Written exercise ▸ Starting with the first line and ending with the line that holds "hollow_end = 66; // [60:0.5:68]", repeat the material exactly.
★ ★ ★ ★
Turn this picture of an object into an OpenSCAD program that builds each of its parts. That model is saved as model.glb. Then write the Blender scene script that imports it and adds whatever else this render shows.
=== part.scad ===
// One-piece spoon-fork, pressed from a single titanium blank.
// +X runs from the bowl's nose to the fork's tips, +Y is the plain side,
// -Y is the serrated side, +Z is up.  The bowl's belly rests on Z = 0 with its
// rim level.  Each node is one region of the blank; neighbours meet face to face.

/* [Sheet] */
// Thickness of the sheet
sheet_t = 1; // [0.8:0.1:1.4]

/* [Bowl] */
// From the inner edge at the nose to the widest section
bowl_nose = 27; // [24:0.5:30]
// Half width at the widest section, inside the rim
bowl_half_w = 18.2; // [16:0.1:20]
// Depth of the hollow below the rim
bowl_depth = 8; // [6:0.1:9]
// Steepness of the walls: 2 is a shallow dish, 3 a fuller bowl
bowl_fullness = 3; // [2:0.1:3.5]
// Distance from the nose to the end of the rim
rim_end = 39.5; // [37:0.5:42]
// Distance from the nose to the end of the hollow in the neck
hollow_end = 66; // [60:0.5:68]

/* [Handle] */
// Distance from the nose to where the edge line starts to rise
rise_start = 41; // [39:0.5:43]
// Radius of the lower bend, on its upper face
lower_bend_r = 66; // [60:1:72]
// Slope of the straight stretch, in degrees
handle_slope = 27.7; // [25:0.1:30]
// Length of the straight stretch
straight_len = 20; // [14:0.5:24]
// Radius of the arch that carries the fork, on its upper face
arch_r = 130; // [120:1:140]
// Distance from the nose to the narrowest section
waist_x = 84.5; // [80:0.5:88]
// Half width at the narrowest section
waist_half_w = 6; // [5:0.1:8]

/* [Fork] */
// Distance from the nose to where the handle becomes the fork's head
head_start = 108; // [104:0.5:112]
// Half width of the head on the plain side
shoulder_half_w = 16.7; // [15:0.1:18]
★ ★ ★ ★
Solution to the exercise ▸
Turn this picture of an object into an OpenSCAD program that builds each of its parts. That model is saved as model.glb. Then write the Blender scene script that imports it and adds whatever else this render shows.
=== part.scad ===
// One-piece spoon-fork, pressed from a single titanium blank.
// +X runs from the bowl's nose to the fork's tips, +Y is the plain side,
// -Y is the serrated side, +Z is up.  The bowl's belly rests on Z = 0 with its
// rim level.  Each node is one region of the blank; neighbours meet face to face.

/* [Sheet] */
// Thickness of the sheet
sheet_t = 1; // [0.8:0.1:1.4]

/* [Bowl] */
// From the inner edge at the nose to the widest section
bowl_nose = 27; // [24:0.5:30]
// Half width at the widest section, inside the rim
bowl_half_w = 18.2; // [16:0.1:20]
// Depth of the hollow below the rim
bowl_depth = 8; // [6:0.1:9]
// Steepness of the walls: 2 is a shallow dish, 3 a fuller bowl
bowl_fullness = 3; // [2:0.1:3.5]
// Distance from the nose to the end of the rim
rim_end = 39.5; // [37:0.5:42]
// Distance from the nose to the end of the hollow in the neck
hollow_end = 66; // [60:0.5:68]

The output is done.